With this petition, EDRI and XS4ALL hope to convince the ministers of Justice to withdraw the proposal, hopefully helped by vetoes in several national parliaments. At the same time, this petition functions as support for the members of the European Parliament during their deliberations on the merits of the Commission proposal in the fall and winter of 2005. So far the European Parliament has strongly disapproved of general data retention. It has shown its teeth in the first vote on the issue, on 7 June 2005 and in the debate with Minister Clarke from the Home Office in the UK on 13 July 2005. But decision making in the European Parliament will become extremely hectic and many MEPs might be tempted to approve of the proposal in exchange for some other compromise on issues they feel they can easier defend to their electorate.

What does the European Commission propose?

According to the Commission proposal, all fixed and mobile telephony traffic and location data from all private and legal persons in the EU should be stored for 1 year. Data about communications 'using solely the internet protocol' should be stored for 6 months. The Commission does not provide any argument about the usefulness and necessity of data retention, but considers the directive to be proportionate if providers are reimbursed for 'demonstrated additional costs'.

What is the difference with the proposal from the ministers of Justice and Home Affairs?

The JHA Council always claimed much more room for member states to adopt longer periods, up to the 4 years already implemented for fixed telephony data in Italy. The last compromise achieved by the ministers of Justice and Home Affairs was to create a two-step approach, starting with telephony data and introducing internet data retention at a later stage, possibly 4 years later.

So why isn't EDRI satisfied with the Commission proposal for a directive?

For a number of reasons. First of all, there is not a single bit of evidence that systematic data retention will really help in the fight against terrorism or serious criminal offences. Quite the opposite in fact. Even the Commission acknowledges the weakness of the need for data retention by creating a new obligation for providers to keep statistics on the usage of traffic data and present them to the Commission on a yearly basis. "Today no verifiable statistics exist at the European level on the usage of traffic data.(...) This information, once aggregated, will provide the factual information necessary to evaluate the effectiveness of the Directive." The Commission does not promise any publication of these statistics.

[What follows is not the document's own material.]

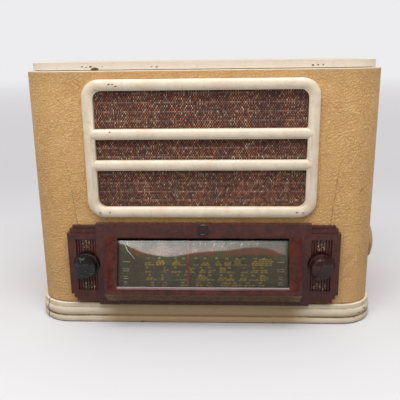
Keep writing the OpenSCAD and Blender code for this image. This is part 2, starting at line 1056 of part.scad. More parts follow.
module gang_stator() {
    rod_at = [-20, 13.5];
    bay = (gang_len - 1.5) / 2 - 1.5;
    color("gainsboro")
        for (i = [0, 1]) {
            for (k = [0:gang_plates - 1])
                translate([drum_at[0], section_start(i) + (k + 0.5) * plate_pitch, drum_at[1]])
                    rotate([-90, 0, 0])
                        linear_extrude(plate_t)
                            difference() {
                                intersection() {
                                    circle(26);
                                    translate([-30, -20])
                                        square([29, 40]);
                                }
                                circle(6);
                            }
            for (s = [-1, 1])
                translate([drum_at[0] + rod_at[0], gang_front + 1.5 + i * (gang_len - 1.5) / 2,
                           drum_at[1] + s * rod_at[1]])
                    rotate([-90, 0, 0])
                        cylinder(r = 1.2, h = bay);
        }
}

// Rotor vanes and the shaft that carries the drum. At rest the vanes are part-way in mesh.
module gang_rotor() {
    rest_angle = 75 - 90;
    color("gainsboro") {
        translate([drum_at[0], front_y - drum_out - 5, drum_at[1]])
            rotate([-90, 0, 0])
                cylinder(r = shaft_r, h = gang_front + gang_len + 4 - (front_y - drum_out - 5));
        for (i = [0, 1], k = [0:gang_plates])
            translate([drum_at[0], section_start(i) + k * plate_pitch, drum_at[1]])
                rotate([-90, 0, 0])
                    rotate([0, 0, rest_angle])
                        linear_extrude(plate_t)
                            intersection() {
                                circle(plate_r);
                                translate([-30, 0])
                                    square([60, 30]);
                            }
    }
}

// ---------- transformers, valves and cans ----------

// Laminated core standing on the chassis with its winding through it.
module transformer(x, y, w, d, h) {
    translate([x - w / 2, y - d / 4, chassis_high])
        cube([w, d / 2, h]);
    translate([x - w / 3.2, y - d / 2, chassis_high + h * 0.2])
        cube([w / 1.6, d, h * 0.6]);
}

module power_transformer() {
    color("dimgray")
        transformer(-134, -15, 66, 58, 60);
}

module output_transformer() {
    color("dimgray")
        transformer(140, 42, 42, 34, 38);
}

// Glass envelope: a straight bulb with a domed top, standing in its base.
module valve(i) {
    r = valve_r[i] - 1.5;
    translate([valve_at[i][0], valve_at[i][1], chassis_high + base_h])
        rotate_extrude()
            intersection() {
                square([r, valve_h[i]]);
                union() {
                    square([r, valve_h[i] - r]);
                    translate([0, valve_h[i] - r])
                        circle(r);
                }
            }
}

module valve_mixer() {
    color([0.7, 0.72, 0.74])
        valve(0);
}

module valve_if() {
    color([0.7, 0.72, 0.74])
        valve(1);
}

module valve_detector() {
    color([0.7, 0.72, 0.74])
        valve(2);
}

module valve_output() {
    color([0.7, 0.72, 0.74])
        valve(3);
}

module valve_rectifier() {
    color([0.7, 0.72, 0.74])
        valve(4);
}

// Base of each valve, with its spigot down through the chassis hole.
module valve_bases() {
    color([0.12, 0.1, 0.1])
        for (at = valve_at)
            translate([at[0], at[1], chassis_high]) {
                cylinder(r = base_r, h = base_h);
                translate([0, 0, -8])
                    cylinder(r = 12, h = 9);
            }
}

module if_can(x) {
    wide = 30;
    tall = 76;
    translate([x - wide / 2, -20, chassis_high])
        linear_extrude(tall)
            translate([wide / 2, wide / 2])
                round_rect(wide, wide, 4);
}

module if_can_first() {
    color("silver")
        if_can(25);
}

module if_can_second() {
    color("silver")
        if_can(-45);
}

// ---------- loudspeaker ----------

module speaker_axis() {
    translate([0, front_y - panel_back, speaker_z])
        rotate([-90, 0, 0])
            children();
}

module speaker_frame() {
    rim_r = 79;
    seat_r = 70;
    depth = 42;
    end_r = 34;
    t = 1.2;
    windows = 6;
    color("dimgray")
        speaker_axis()
            difference() {
                rotate_extrude()
                    polygon([[seat_r, 0], [rim_r, 0], [rim_r, t], [seat_r + 1, t], [end_r + 2, depth - t],
                             [end_r + 2, depth], [8, depth], [8, depth - t], [end_r, depth - t]]);
                for (i = [0:windows - 1])
                    rotate([0, 0, i * 360 / windows])
                        translate([46, -9, 12])
                            cube([18, 18, 18]);
                bolt_circle()
                    translate([0, 0, -1])
                        cylinder(r = 2.2, h = 4);
            }
}

module speaker_cone() {
    color([0.25, 0.2, 0.17])
        speaker_axis()
            rotate_extrude()
                polygon([[0, 24], [11, 30], [64, 2], [66, 0.6], [69.3, 0.6], [68.6, 1.4], [66.4, 1.4],
                         [64.4, 3], [11.5, 31], [11.5, 40], [11, 40], [11, 31], [0, 25]]);
}

module speaker_magnet() {
    color("gray")
        speaker_axis()
            translate([0, 0, 42])
                cylinder(r = 32, h = 30);
}

module bolt_circle() {
    for (i = [0:3])
        rotate([0, 0, 45 + i * 90])
            translate([75, 0, 0])
                children();
}

module speaker_bolts() {
    color("gray")
        speaker_axis()
            bolt_circle() {
                translate([0, 0, 1.2])
                    cylinder(r = 4, h = 3, $fn = 6);
                cylinder(r = 2, h = 2);
            }
}

// ---------- back ----------

module back_panel() {
    rows = 7;
    columns = 14;
    pitch = 22;
    color("sienna")
        translate([0, back_y + back_t, 0])
            rotate([90, 0, 0])
                linear_extrude(back_t)
                    difference() {
                        translate([0, (back_low + back_high) / 2])
                            round_rect(2 * back_x, back_high - back_low, 8);
                        for (i = [0:columns - 1], j = [0:rows - 1])
                            translate([(i - (columns - 1) / 2) * pitch, 150 + j * pitch])
                                circle(4.5, $fn = 32);
                        translate([inlet_x, inlet_z])
                            circle(inlet_r + 3);
                        translate([terminal_x, inlet_z])
                            round_rect(terminal_w, terminal_h, 4);
                        back_screw_places()
                            circle(2.2, $fn = 32);
                    }
}

module back_screw_places() {
    for (side = [-1, 1], z = [30, 166, 300])
        translate([side * (inner_x + wall_t / 2), z])
            children();
}

module back_screws() {
    color("goldenrod")
        translate([0, back_y + back_t, 0])
            rotate([90, 0, 0])
                back_screw_places() {
                    translate([0, 0, -1.6])
                        cylinder(r = 4, h = 1.6);
                    cylinder(r = 2, h = back_t);
                }
}

// Insulating strip with the aerial and earth sockets, behind its cut-out in the back.
module terminal_panel() {
    color("peru")
        translate([terminal_x, back_y, inlet_z])
            rotate([90, 0, 0])
                difference() {
                    linear_extrude(1.6)
                        round_rect(terminal_w + 14, terminal_h + 10, 4);
                    for (side = [-1, 1])
                        translate([side * 11, 0, -1])
                            cylinder(r = 2, h = 4);
                }
}

// Rubber ring that lines the hole where the supply cord enters.
module mains_grommet() {
    lip = 1.8;
    color([0.12, 0.12, 0.12])
        translate([inlet_x, back_y + back_t + lip, inlet_z])
            rotate([90, 0, 0])
                difference() {
                    union() {
                        cylinder(r = inlet_r + 5, h = lip);
                        cylinder(r = inlet_r + 3, h = back_t + 2 * lip);
                        translate([0, 0, back_t + lip])
                            cylinder(r = inlet_r + 5, h = lip);
                    }
                    translate([0, 0, -1])
                        cylinder(r = inlet_r, h = back_t + 2 * lip + 2);
                }
}

bottom_board();
front_panel();
side_panel_left();
side_panel_right();
corner_block_left();
corner_block_right();
top_board();
top_slab();
top_trim();
leatherette_cover();
plinth_front();
plinth_side_left();
plinth_side_right();
grille_frame();
grille_cloth();
grille_pins();
escutcheon();
emblem_disc();
dial_window();
dial_scale();
dial_frame();
dial_pointer();
pointer_rail();
dial_lamps();
dial_drum();
dial_pulleys();
dial_cord();
tuning_knob();
tuning_spindle();
volume_knob();
volume_shaft();
volume_control();
wave_knob();
wave_shaft();
wave_switch();
chassis();
chassis_runners();
chassis_bolts();
gang_frame();
gang_stator();
gang_rotor();
power_transformer();
output_transformer();
speaker_frame();
speaker_cone();
speaker_magnet();
speaker_bolts();
valve_mixer();
valve_if();
valve_detector();
valve_output();
valve_rectifier();
valve_bases();
if_can_first();
if_can_second();
back_panel();
back_screws();
terminal_panel();
mains_grommet();
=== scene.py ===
"""Looks of the table radio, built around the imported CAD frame. Metres, +Z up, front faces -Y."""
import json
import math
import random

import bpy
from mathutils import Matrix, Vector


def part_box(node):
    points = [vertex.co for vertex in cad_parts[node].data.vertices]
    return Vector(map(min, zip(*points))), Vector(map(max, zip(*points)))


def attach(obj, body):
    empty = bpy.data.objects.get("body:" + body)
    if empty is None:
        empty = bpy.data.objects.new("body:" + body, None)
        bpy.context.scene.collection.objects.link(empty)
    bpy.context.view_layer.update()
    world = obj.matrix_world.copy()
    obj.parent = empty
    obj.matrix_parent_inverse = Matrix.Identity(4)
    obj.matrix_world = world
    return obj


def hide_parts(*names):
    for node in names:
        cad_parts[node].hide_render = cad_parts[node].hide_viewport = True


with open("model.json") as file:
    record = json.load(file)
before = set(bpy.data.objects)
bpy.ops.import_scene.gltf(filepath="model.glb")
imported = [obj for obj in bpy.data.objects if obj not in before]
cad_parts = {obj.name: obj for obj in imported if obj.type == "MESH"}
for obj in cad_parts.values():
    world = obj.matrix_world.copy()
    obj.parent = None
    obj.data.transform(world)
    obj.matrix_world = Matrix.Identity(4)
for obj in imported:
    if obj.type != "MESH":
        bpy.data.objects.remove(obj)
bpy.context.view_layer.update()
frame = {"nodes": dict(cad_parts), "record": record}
nodes = frame["nodes"]
MM = 0.001

# ---------- places taken from the frame, in metres ----------

joint_at = {joint["name"]: joint.get("pos_m") for joint in frame["record"]["behaviour"]["joints"]}
KNOB_X, KNOB_Z = joint_at["tuning_turn"][0], joint_at["tuning_turn"][2]
HALF_W, FRONT_Y = -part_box("leatherette_cover")[0].x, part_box("leatherette_cover")[0].y
PLINTH_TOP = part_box("plinth_front")[1].z
GRILLE_LOW, GRILLE_TOP = (corner.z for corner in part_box("grille_frame"))
LEATHER_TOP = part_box("top_trim")[0].z
SLAB_LOW, SLAB_TOP = (corner.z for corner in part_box("top_slab"))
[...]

Secondly, the scope of the proposal is extremely broad. The Commission claims it seeks a balance between law enforcement, human rights and competition aspects by defining the purpose, limiting the categories and time period. The purpose is derived from Article 15 of the E-Privacy directive of 2002 and is actually larger than what the JHA Council proposed. The Commission includes the prevention of criminal offences and safeguarding national security, defence and public security besides the JHA purpose of the investigation, detection and prosecution of criminal offences. The 'prevention' of any kind of criminal offence will allow largescale datamining by a myriad of law enforcement authorities, for offences as common as filesharing.

Thirdly, the Commission, like the JHA Council, seeks an extremely flexible mechanism to expand data retention to new categories of data. This is a road that inevitably leads to continuous expansion of systematic surveillance of all electronic behaviour. If the European parliament now agrees to a seemingly reasonable and limited list of data, everybody can be sure within a few years the list will include horrible items such as detailed surfing behaviour or location data of GSMs in stand-by mode.

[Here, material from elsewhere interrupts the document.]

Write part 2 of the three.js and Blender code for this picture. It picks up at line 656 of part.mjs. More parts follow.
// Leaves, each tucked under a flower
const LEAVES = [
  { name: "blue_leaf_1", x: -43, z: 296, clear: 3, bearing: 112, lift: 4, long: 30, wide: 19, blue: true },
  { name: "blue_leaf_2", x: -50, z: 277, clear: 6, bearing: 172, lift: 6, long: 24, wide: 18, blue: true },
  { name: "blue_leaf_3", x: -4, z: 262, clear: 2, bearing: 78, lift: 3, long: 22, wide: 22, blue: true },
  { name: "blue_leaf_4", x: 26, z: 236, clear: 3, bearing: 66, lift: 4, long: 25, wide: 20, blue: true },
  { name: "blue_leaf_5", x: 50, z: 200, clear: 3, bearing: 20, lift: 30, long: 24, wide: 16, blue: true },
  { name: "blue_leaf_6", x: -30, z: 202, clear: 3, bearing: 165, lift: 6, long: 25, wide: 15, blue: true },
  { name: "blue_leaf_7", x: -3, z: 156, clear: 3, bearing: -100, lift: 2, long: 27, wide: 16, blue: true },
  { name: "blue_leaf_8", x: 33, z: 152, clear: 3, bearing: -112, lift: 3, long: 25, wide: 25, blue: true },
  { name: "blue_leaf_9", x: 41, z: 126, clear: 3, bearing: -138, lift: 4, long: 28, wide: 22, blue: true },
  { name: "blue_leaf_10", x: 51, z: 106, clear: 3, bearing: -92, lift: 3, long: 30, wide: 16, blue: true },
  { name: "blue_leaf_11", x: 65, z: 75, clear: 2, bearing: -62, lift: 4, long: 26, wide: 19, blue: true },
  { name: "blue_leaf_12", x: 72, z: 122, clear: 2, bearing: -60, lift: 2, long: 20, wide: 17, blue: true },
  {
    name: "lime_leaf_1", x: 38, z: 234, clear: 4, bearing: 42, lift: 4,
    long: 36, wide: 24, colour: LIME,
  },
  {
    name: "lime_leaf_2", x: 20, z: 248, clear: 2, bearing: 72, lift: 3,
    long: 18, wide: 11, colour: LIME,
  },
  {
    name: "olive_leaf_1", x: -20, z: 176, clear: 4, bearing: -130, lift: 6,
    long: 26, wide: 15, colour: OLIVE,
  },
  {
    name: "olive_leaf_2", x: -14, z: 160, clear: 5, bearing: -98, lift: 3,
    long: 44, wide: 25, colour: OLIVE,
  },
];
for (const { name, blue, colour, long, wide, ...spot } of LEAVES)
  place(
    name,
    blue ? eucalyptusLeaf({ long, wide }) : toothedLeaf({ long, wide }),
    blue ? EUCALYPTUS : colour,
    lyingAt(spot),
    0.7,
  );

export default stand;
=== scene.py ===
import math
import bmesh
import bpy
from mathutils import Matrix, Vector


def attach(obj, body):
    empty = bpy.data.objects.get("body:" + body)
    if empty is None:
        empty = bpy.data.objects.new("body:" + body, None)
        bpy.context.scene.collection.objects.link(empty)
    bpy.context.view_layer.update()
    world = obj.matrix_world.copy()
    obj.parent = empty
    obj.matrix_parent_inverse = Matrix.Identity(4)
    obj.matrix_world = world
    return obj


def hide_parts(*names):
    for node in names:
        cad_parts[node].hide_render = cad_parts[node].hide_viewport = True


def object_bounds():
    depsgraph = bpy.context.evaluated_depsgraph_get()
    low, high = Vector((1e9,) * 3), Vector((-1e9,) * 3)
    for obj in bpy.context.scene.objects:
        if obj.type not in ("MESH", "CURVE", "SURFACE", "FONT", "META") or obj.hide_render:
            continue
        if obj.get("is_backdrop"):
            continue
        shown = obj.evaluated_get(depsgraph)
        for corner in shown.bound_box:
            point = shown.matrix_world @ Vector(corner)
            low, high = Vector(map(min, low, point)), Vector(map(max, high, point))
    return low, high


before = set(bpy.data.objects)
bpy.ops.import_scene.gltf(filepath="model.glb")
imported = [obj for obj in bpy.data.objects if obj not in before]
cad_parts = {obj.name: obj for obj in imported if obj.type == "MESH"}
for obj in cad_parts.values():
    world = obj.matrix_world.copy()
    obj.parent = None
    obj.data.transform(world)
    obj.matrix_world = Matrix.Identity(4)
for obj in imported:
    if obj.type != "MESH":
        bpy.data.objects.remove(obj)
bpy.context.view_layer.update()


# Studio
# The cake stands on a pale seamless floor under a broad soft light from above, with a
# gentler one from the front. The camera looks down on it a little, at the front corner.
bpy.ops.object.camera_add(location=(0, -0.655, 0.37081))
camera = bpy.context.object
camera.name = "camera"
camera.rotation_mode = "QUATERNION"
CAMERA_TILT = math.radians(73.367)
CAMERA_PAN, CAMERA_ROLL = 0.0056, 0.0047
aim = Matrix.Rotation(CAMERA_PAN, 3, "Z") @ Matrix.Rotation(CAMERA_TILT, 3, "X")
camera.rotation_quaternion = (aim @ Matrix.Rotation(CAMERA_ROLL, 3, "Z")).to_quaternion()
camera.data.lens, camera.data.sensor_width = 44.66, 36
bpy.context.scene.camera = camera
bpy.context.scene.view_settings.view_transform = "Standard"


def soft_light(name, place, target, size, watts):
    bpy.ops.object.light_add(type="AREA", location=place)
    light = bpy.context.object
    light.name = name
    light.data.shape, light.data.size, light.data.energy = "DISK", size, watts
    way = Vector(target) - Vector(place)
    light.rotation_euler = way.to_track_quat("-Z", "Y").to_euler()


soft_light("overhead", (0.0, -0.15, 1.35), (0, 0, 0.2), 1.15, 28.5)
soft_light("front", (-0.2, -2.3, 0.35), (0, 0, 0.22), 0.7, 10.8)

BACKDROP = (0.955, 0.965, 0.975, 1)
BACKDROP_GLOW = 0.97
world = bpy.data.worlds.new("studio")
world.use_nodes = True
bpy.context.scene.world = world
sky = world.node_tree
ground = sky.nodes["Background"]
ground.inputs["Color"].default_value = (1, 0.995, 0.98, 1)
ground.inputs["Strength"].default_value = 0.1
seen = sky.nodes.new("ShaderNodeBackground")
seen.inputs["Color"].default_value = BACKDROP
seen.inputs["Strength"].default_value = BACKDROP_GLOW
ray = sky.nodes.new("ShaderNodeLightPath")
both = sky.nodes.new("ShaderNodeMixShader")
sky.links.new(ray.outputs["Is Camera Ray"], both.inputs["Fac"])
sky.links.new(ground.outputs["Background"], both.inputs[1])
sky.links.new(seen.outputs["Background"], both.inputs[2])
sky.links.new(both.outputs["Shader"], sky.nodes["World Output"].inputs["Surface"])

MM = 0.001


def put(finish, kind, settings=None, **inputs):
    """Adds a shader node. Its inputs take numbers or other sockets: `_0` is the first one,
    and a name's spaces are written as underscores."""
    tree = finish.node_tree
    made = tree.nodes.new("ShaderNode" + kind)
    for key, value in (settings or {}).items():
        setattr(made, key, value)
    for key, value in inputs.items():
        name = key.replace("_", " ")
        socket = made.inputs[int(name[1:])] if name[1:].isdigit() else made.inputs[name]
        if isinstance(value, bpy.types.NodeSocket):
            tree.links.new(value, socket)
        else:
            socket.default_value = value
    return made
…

The Commission proposal includes a "result-oriented" list of data that providers must be able to make available to the competent authorities. "Such a 'result-oriented' list provides a certain degree of flexibility to the Member States in deciding what obligations will need to be met and to the operators on how to meet these obligations." The specific data are summed up in the Annex (p. 15 and 16). At this point in time, the Commission does not mention a full IP logfile from every ISP to trace every incoming and outgoing communication, but limits the demands to IP-address, the Computer internal MAC address, username, e-mail addresses and a logfile of every sent and received e-mail. The operators of mobile telephony surely won't be pleased with the proposal to store SMS traffic data for 1 whole year, nor with the obligation to keep detailed location data for 1 year, including mapping Cell IDs to the geographical location of the caller.

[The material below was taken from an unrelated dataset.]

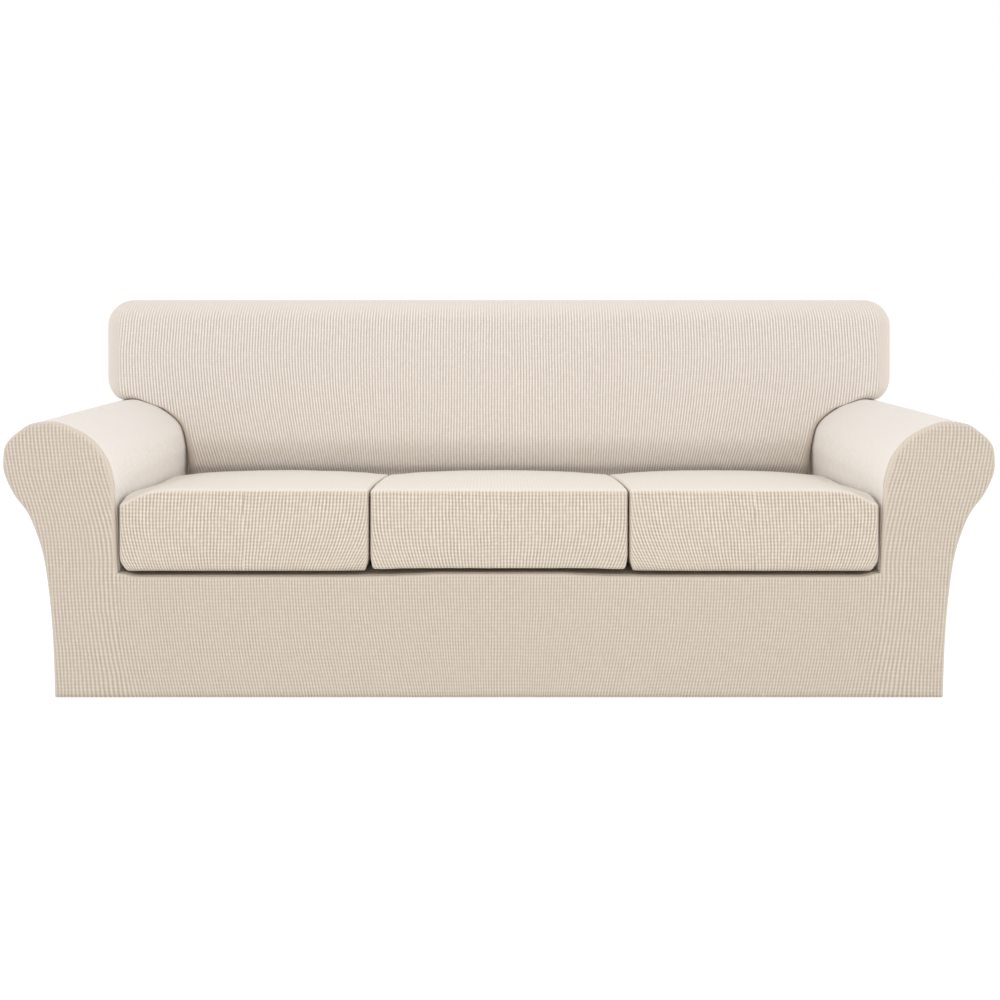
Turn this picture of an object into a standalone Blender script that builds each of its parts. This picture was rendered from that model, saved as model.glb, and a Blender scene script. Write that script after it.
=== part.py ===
"""Fitted stretch slipcover set for a three-seat roll-arm sofa, as hollow as it hangs on the sofa.

The base cover is six panels of cloth, and each of the three seat cushions has a boxed cover.
Frame: metres, +Z up, the front faces -Y, and the origin is on the floor under the middle of the set.
"""

import math

import bmesh
import bpy
from mathutils import Vector

for leftover in list(bpy.data.objects):
    bpy.data.objects.remove(leftover)

# Whole set
DEPTH = 0.900
HEIGHT = 0.880
FRONT = -DEPTH / 2
REAR = DEPTH / 2
CLOTH = 0.002  # thickness of the knitted cloth
SEAM = 0.0003  # gap at which two sewn panels, or two layers that touch, stay apart
PANEL_ROLL = 0.010  # radius where the front and rear panels turn their edges
SKIRT_ROLL = 0.006  # the same, along the top of the skirt
PANEL_SEAM = 0.0125  # depth behind their faces at which those panels end
ROLL_STEPS = 3

# Arm, seen from the front: from the floor up the outside, over the roll, and down the inside
# to the seat. Columns: distance from the middle plane, height.
ARM_OUTLINE = (
    (0.9845, 0.0000),
    (0.9890, 0.1220),
    (0.9980, 0.2280),
    (1.0130, 0.3210),
    (1.0420, 0.4000),
    (1.0750, 0.4460),
    (1.0960, 0.4900),
    (1.1000, 0.5220),
    (1.0920, 0.5620),
    (1.0500, 0.5985),
    (1.0250, 0.6060),
    (0.9850, 0.6080),
    (0.9380, 0.5910),
    (0.9000, 0.5660),
    (0.8720, 0.5300),
    (0.8570, 0.4870),
    (0.8520, 0.4340),
    (0.8450, 0.2735),
)
ARM_STEPS = 2  # points for each row of the table
WING_SEAM_ROW = 9  # the row where the wing of the back comes down on the roll

# Seat deck, under the cushions
SEAT_HALF, DECK_TOP = ARM_OUTLINE[-1]

# Back: a raked face that ends in a wing over each arm
BACK_AT_SEAT = 0.100  # how far back the face stands at the height SEAT_TOP
SEAT_TOP = 0.430
RAKE = math.radians(14.0)
WING_HALF = 1.090
WING_CORNER = 0.060  # radius of the wing's corners, seen from the front
WING_FOOT = 0.6553  # height of the centre of the wing's lower corner
WING_START = math.radians(-70.0)  # where that corner meets the arm's roll
BACK_ROLL = 0.055  # radius where the face turns over the top and the wing's end
BACK_ROLL_AT_ARM = 0.012
CORNER_STEPS = 5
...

Last but not least, the Commission proposal contains an outright mystification about the need to harmonise data retention on a European level. The Commission follows the draft framework decision from the Justice ministers very closely, even to the point of copying the completely misleading sentence "Many Member States have adopted legislation providing for the retention of data by service providers (...)". To the best of EDRI's knowledge, only 2 of the 25 Member States have actually implemented data retention legislation; Ireland (since April 2005, only for telephony) and Italy (only for fixed telephony). General data retention legislation has been adopted, but not implemented due to massive differences in opinion, in France, Denmark and Spain.